Charlotte Mayor Jennifer Roberts has formed a special five-person committee to study whether Ron Carlee should continue as city manager.
Carlee’s three-year contract expires in April.
Roberts named Republican Ed Driggs to chair the committee. The other members are Democrats Vi Lyles, Patsy Kinsey, Al Austin and James Mitchell. Mitchell was added after Roberts’ original Dec. 15 email was sent.
The ad hoc committee will not have the final say on the manager’s future. Driggs said the panel’s recommendation will be sent to the full council and mayor, who all are allowed to vote on the manager’s employment.
The committee has several options:
▪ It could recommend allowing Carlee’s contract to expire.
▪ It could recommend a contract extension, possibly six months, a year or for multiple years.

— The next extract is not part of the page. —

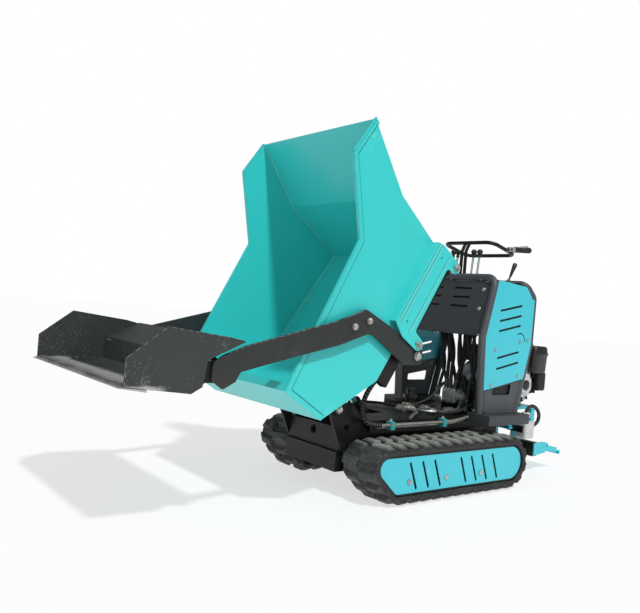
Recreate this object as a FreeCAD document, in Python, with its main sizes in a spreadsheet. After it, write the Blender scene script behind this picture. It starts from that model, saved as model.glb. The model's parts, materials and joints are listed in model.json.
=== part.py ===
import FreeCAD, Part
import math
import os
from FreeCAD import Placement, Rotation, Vector

# Tracked self-loading mini dumper. Forward is -Y, the machine's left is +X, up is +Z.
# The skip stands tipped forward and the loader is part raised, as the machine is at rest here.

SIZES = {
    # tracks: outer half width, belt, lugs and the three wheels that the belt runs round
    "track_outer": 347, "track_width": 180, "belt_thick": 16, "lug_high": 18, "lug_pitch": 60,
    "idler_y": -126, "idler_z": 133, "idler_rad": 45,
    "nose_y": -69, "nose_z": 74, "nose_rad": 40,
    "sprocket_y": 546, "sprocket_z": 106, "sprocket_rad": 72,
    "roller_rad": 24, "axle_rad": 12, "shaft_clear": 0.05, "run_clear": 1, "nose_clear": 2.5,
    "seat_gap": 0.3,
    "cover_thick": 3, "cover_inset": 10, "cover_gap": 3,
    # chassis
    "beam_in": 90, "beam_wide": 50, "beam_low": 120, "beam_top": 213,
    "chassis_front": -165, "chassis_rear": 700,
    "deck_half": 185, "deck_top": 270, "deck_thick": 6, "deck_front": -84, "deck_rear": 690,
    "skirt_low": 222,
    "nose_box_half": 149.7, "nose_box_deep": 40, "nose_box_low": 87, "nose_box_top": 158,
    # skip pivot
    "pivot_y": -222, "pivot_z": 311, "pivot_rad": 16, "bracket_in": 150, "bracket_thick": 12,
    # skip, drawn with its floor level: reach runs rearwards from the floor's front edge, high is up
    "floor_y": -204, "floor_z": 432, "tip_angle": 57.57, "skip_wall": 3,
    "skip_half": 326, "skip_rear_half": 300, "floor_length": 539, "fold_reach": 114,
    "scoop_reach": -224, "scoop_high": 124.5, "lip_high": 296.3,
    "waist_reach": 317.3, "waist_high": 347.3, "crest_reach": 520.5, "crest_high": 540.4,
    "rear_reach": 667.5, "rear_high": 536.6, "knee_reach": 561.7, "knee_high": 283.4,
    "rim_wide": 9, "rim_thick": 4,
    # tilt frame and the skip's quick-release lugs
    "rail_out": 326, "rail_wide": 36, "rail_top": -6, "rail_high": 56, "rail_rear": 520,
    "lug_front": 189, "lug_front_high": -61, "lug_rear": 511, "lug_rear_high": -47,
    "plate_x": 352, "plate_thick": 4, "pin_rad": 8,
    # loader
    "arm_reach": 160, "arm_high": -89, "arm_in": 338, "arm_thick": 8, "arm_shaft_rad": 15,
    "bucket_half": 363, "bucket_wall": 5, "lever_rad": 70,
    # cylinders
    "barrel_rad": 28, "bore_rad": 20, "rod_rad": 14, "ram_y": 176, "ram_z": 120,
    "ram_top_reach": 38, "ram_top_high": -66, "ram_barrel": 265, "ram_rod": 208,
    "lift_reach": 480, "lift_high": -45, "lift_barrel": 235, "lift_barrel_rad": 20, "lift_bore_rad": 14,
    "lift_rod_rad": 9,
    # console
    "console_half": 232, "tube_rad": 15, "tube_wall": 3, "panel_thick": 3, "top_plate_drop": 12,
    "tray_top": 286, "tray_low": 246, "tray_in": 185.3, "tray_out": 300, "tray_front": 440, "tray_rear": 700,
    "front_knee_y": 440, "front_knee_z": 593, "front_top_y": 500, "console_top": 850,
    "front_foot_y": 459, "rear_foot_y": 681, "rear_knee_y": 754, "rear_knee_z": 570,
    "rear_shoulder_z": 770, "rear_top_y": 696, "rear_top_z": 838,
    "lever_y": 560, "lever_pivot_z": 800, "lever_length": 145, "lever_rod_rad": 4.5, "knob_rad": 12,
    # engine and rear
    "engine_y": 768, "engine_z": 396, "engine_in": -80, "engine_out": 150,
    "beam_rear": 926, "step_y": 968, "step_z": 113, "step_half": 192, "step_deep": 150, "step_slope": -11,
}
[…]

▪ It could recommend that Carlee continue as manager but without a contract. Previous managers had been “at-will” employees, meaning they could be terminated by council members at any time. Carlee’s 2013 contract gave him severance if he was fired before the contract expired.
Carlee’s total compensation is $290,000, plus the use of a car.
Carlee’s pay hasn’t increased since his contract was signed in 2013, so it’s possible the committee could debate whether Carlee should get a pay raise if he stays.
Driggs said Tuesday that it’s too early to comment on what could happen.
“We haven’t met yet,” he said. “I can’t comment.”
When he was hired, Carlee’s biggest supporter was former Mayor Anthony Foxx, now the U.S. secretary of transportation. Foxx wanted Carlee to be a voice of the city, helping explain policy to residents.
But council members pushed back against that in the last two years. They have been upset Carlee has been too vocal, and the manager has since receded from the public spotlight.
Some council members are concerned about a large number of executives who have left the city under Carlee’s tenure. In a closed session meeting, council members considered firing the manager earlier this year after former police Chief Rodney Monroe announced he was retiring.
Other council members have praised how Carlee handled the most recent budget, in which the city faced an $18.1 million loss of the business privilege license tax.